▶ **Task statement**
Your task is to copy the lines between the line containing "function piece(name, geometry, finish)" and the line containing "in imported if", counting both of those lines, and to emit nothing more.

▶ **Dataset section**
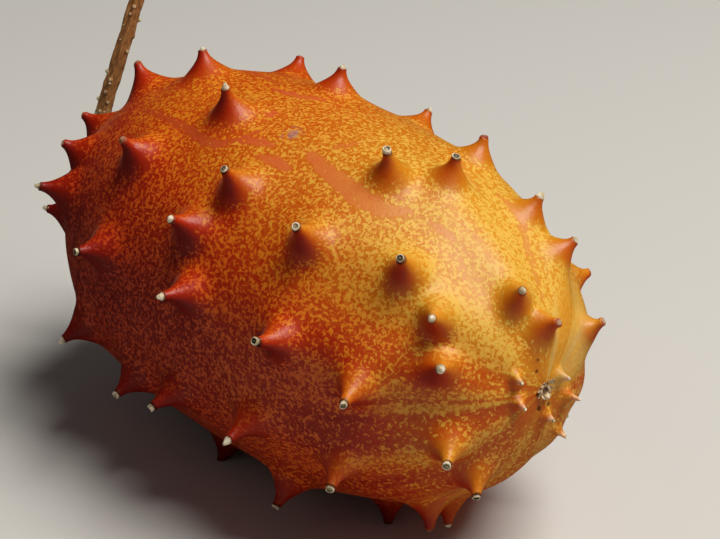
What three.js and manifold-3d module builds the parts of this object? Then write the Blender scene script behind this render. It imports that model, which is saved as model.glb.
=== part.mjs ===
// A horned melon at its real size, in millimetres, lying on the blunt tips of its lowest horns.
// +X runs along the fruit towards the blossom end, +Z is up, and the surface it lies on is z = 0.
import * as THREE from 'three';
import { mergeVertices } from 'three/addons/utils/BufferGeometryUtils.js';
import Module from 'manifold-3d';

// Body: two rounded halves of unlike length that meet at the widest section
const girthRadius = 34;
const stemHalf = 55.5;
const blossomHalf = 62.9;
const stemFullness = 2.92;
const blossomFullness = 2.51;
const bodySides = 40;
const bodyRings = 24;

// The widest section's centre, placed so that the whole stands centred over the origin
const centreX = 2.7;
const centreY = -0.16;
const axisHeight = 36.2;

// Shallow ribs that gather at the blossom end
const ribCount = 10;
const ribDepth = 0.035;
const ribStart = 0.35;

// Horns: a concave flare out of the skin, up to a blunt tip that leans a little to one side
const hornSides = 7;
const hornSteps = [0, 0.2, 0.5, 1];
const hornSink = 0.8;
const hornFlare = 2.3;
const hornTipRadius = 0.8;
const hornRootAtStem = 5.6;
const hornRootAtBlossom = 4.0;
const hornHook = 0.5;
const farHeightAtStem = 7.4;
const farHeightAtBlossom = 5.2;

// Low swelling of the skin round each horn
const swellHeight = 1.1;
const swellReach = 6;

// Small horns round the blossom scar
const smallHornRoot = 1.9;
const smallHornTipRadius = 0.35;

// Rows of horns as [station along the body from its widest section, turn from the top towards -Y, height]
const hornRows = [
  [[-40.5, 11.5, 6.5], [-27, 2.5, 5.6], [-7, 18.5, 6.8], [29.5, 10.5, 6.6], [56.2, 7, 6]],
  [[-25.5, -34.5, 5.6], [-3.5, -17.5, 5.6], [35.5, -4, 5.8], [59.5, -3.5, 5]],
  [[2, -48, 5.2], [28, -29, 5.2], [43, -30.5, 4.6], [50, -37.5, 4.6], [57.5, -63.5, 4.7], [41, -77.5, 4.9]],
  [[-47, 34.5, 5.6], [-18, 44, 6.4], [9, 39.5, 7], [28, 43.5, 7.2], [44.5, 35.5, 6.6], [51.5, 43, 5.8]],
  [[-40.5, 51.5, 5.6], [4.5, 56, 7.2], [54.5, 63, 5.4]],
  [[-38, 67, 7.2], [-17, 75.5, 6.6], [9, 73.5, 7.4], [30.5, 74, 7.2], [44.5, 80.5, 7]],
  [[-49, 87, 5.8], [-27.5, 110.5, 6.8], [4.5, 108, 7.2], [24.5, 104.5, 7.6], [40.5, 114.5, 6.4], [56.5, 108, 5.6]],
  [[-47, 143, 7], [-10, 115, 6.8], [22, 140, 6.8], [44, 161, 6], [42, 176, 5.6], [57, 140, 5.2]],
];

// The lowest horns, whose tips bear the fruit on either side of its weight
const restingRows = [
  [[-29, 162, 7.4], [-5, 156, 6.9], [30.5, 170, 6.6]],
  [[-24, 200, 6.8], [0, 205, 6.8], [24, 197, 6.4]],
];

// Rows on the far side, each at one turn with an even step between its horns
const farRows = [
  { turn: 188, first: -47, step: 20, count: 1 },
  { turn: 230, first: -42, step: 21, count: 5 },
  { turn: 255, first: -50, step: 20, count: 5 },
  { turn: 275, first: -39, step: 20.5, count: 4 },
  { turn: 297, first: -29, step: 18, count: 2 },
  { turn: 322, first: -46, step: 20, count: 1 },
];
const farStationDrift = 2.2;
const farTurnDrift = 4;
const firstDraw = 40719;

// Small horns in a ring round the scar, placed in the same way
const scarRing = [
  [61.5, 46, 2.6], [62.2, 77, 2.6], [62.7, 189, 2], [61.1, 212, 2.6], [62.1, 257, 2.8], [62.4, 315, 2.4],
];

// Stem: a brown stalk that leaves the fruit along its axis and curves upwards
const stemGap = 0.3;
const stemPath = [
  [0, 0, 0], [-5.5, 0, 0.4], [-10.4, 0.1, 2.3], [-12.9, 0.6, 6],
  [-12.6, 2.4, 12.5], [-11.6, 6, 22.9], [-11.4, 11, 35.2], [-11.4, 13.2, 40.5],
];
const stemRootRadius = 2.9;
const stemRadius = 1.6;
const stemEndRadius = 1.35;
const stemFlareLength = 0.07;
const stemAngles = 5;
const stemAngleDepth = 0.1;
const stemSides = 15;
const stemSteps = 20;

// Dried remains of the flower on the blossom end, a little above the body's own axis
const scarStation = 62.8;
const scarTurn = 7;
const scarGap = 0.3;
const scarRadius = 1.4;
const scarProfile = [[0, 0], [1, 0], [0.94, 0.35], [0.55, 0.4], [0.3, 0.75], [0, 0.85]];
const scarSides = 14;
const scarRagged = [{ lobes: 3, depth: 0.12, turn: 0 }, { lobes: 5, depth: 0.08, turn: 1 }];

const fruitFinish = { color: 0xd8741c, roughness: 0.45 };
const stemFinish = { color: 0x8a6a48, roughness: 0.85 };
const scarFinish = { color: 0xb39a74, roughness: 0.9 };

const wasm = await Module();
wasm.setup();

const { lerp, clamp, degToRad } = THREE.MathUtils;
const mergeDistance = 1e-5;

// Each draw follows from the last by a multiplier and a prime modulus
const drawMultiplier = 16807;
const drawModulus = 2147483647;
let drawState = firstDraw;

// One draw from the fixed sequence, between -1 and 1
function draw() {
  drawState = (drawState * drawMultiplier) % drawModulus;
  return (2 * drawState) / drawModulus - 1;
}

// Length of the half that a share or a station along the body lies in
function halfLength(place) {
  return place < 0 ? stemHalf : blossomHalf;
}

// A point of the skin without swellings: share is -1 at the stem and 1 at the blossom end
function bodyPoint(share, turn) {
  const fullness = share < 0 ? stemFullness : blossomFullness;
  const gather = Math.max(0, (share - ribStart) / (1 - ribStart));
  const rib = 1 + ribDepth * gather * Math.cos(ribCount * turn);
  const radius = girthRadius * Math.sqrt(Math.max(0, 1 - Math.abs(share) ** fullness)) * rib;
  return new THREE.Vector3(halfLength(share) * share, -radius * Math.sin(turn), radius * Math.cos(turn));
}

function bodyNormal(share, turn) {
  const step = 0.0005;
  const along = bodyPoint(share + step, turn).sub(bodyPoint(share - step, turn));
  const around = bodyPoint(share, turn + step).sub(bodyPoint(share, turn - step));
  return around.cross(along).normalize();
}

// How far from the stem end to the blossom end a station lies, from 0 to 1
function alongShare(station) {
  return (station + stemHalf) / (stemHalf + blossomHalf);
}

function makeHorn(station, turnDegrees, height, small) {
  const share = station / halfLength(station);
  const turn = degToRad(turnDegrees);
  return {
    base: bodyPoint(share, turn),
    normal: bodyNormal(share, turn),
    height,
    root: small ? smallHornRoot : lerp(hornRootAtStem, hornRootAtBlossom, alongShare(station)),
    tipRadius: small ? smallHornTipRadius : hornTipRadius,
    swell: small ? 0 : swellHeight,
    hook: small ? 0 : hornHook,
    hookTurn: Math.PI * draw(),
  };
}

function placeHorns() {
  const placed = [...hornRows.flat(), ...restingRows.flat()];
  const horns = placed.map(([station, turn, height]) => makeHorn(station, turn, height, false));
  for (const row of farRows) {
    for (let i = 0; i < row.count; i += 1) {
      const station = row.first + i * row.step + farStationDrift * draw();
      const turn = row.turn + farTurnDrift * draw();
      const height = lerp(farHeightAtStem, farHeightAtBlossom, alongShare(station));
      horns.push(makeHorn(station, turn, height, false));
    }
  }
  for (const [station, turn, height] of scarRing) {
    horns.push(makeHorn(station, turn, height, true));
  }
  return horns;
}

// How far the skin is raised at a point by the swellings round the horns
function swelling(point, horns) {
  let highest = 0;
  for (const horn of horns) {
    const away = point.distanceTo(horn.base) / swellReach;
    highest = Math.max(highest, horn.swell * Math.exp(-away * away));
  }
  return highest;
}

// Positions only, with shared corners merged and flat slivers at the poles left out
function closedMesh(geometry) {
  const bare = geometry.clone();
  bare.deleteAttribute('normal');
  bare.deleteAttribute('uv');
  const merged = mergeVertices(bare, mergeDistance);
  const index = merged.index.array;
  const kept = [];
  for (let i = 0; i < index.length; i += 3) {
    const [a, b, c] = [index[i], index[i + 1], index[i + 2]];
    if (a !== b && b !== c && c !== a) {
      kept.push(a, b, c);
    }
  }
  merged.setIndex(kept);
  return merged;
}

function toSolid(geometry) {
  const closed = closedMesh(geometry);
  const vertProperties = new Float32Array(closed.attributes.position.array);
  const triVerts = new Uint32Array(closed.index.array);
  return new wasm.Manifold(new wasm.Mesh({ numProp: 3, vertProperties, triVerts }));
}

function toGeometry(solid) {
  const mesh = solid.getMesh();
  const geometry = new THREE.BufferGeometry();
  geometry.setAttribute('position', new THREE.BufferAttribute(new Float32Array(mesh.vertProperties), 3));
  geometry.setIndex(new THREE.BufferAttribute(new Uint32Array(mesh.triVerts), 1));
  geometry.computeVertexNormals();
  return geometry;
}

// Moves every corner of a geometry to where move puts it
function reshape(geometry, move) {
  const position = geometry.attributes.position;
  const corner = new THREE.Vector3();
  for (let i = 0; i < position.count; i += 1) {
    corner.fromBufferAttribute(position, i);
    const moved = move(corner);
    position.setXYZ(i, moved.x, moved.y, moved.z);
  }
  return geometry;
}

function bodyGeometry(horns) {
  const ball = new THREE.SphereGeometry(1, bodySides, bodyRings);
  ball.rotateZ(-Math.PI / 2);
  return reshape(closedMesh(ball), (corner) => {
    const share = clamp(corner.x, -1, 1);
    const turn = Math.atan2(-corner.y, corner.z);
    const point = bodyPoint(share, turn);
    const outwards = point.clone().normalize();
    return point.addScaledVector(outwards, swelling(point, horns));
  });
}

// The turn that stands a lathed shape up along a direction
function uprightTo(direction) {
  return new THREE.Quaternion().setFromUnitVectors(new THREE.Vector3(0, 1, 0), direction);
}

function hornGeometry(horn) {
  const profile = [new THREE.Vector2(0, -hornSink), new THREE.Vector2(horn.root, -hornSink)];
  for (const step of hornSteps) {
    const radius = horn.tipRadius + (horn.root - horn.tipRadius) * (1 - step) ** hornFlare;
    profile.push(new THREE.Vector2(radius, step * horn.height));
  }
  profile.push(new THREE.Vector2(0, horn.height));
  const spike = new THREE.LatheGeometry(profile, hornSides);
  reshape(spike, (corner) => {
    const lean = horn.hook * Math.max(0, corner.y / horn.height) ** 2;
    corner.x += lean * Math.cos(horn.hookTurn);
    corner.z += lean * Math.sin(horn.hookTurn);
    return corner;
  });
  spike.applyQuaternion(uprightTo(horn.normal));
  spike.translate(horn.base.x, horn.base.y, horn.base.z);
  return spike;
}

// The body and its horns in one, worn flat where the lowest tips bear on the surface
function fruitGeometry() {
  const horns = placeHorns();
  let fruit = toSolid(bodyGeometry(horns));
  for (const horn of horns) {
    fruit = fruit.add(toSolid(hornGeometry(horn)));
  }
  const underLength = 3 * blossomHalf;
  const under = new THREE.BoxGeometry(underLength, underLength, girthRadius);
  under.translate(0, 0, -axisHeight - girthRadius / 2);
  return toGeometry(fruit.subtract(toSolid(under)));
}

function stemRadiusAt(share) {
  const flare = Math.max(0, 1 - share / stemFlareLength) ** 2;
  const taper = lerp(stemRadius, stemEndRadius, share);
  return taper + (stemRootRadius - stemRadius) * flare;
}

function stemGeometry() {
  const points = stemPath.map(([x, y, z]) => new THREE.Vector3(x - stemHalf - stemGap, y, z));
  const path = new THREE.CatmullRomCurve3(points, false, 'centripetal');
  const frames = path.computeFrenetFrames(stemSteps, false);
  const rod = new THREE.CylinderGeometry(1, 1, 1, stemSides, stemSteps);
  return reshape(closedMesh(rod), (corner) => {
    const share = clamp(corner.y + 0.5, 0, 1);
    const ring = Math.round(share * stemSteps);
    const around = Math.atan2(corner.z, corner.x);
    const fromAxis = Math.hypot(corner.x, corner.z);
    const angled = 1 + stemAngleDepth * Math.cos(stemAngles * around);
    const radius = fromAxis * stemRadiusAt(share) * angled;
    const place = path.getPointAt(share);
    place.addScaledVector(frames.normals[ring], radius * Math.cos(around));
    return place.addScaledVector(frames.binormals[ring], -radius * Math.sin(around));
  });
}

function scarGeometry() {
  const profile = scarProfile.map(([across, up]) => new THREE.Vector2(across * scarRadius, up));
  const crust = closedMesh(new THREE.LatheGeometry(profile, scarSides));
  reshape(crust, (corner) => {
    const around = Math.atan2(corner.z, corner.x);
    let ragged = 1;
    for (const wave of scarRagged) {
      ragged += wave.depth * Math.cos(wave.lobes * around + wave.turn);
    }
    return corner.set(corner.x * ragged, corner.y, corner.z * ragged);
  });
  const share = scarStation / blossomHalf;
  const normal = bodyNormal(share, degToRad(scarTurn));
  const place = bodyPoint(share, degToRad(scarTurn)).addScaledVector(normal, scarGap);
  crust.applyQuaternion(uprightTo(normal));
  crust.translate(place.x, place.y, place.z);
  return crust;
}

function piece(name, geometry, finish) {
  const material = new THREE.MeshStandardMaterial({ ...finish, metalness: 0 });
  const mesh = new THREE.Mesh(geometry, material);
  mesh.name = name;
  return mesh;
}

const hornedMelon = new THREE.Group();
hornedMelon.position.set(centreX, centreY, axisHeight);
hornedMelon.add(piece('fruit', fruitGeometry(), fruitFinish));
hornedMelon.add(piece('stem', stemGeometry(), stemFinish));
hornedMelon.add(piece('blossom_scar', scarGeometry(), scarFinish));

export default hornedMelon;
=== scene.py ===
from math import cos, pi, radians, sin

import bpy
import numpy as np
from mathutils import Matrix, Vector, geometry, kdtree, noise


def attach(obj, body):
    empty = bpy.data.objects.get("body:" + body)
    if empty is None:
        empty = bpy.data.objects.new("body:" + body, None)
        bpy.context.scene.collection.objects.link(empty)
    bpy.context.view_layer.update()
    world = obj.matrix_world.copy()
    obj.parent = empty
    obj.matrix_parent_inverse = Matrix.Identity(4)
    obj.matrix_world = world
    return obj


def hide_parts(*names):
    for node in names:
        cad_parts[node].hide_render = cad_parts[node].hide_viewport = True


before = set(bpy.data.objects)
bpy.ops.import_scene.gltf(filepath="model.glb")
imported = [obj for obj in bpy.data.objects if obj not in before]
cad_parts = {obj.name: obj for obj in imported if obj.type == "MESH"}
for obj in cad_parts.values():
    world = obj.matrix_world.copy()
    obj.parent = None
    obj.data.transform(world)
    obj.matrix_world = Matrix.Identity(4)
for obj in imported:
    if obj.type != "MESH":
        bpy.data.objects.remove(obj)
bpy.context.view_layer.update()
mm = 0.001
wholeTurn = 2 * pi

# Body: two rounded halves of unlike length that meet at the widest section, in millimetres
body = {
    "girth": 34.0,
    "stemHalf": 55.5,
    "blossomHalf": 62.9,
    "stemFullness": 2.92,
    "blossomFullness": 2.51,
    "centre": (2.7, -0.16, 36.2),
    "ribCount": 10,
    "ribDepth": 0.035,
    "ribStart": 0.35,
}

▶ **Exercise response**
function piece(name, geometry, finish) {
  const material = new THREE.MeshStandardMaterial({ ...finish, metalness: 0 });
  const mesh = new THREE.Mesh(geometry, material);
  mesh.name = name;
  return mesh;
}

const hornedMelon = new THREE.Group();
hornedMelon.position.set(centreX, centreY, axisHeight);
hornedMelon.add(piece('fruit', fruitGeometry(), fruitFinish));
hornedMelon.add(piece('stem', stemGeometry(), stemFinish));
hornedMelon.add(piece('blossom_scar', scarGeometry(), scarFinish));

export default hornedMelon;
=== scene.py ===
from math import cos, pi, radians, sin

import bpy
import numpy as np
from mathutils import Matrix, Vector, geometry, kdtree, noise


def attach(obj, body):
    empty = bpy.data.objects.get("body:" + body)
    if empty is None:
        empty = bpy.data.objects.new("body:" + body, None)
        bpy.context.scene.collection.objects.link(empty)
    bpy.context.view_layer.update()
    world = obj.matrix_world.copy()
    obj.parent = empty
    obj.matrix_parent_inverse = Matrix.Identity(4)
    obj.matrix_world = world
    return obj


def hide_parts(*names):
    for node in names:
        cad_parts[node].hide_render = cad_parts[node].hide_viewport = True


before = set(bpy.data.objects)
bpy.ops.import_scene.gltf(filepath="model.glb")
imported = [obj for obj in bpy.data.objects if obj not in before]
cad_parts = {obj.name: obj for obj in imported if obj.type == "MESH"}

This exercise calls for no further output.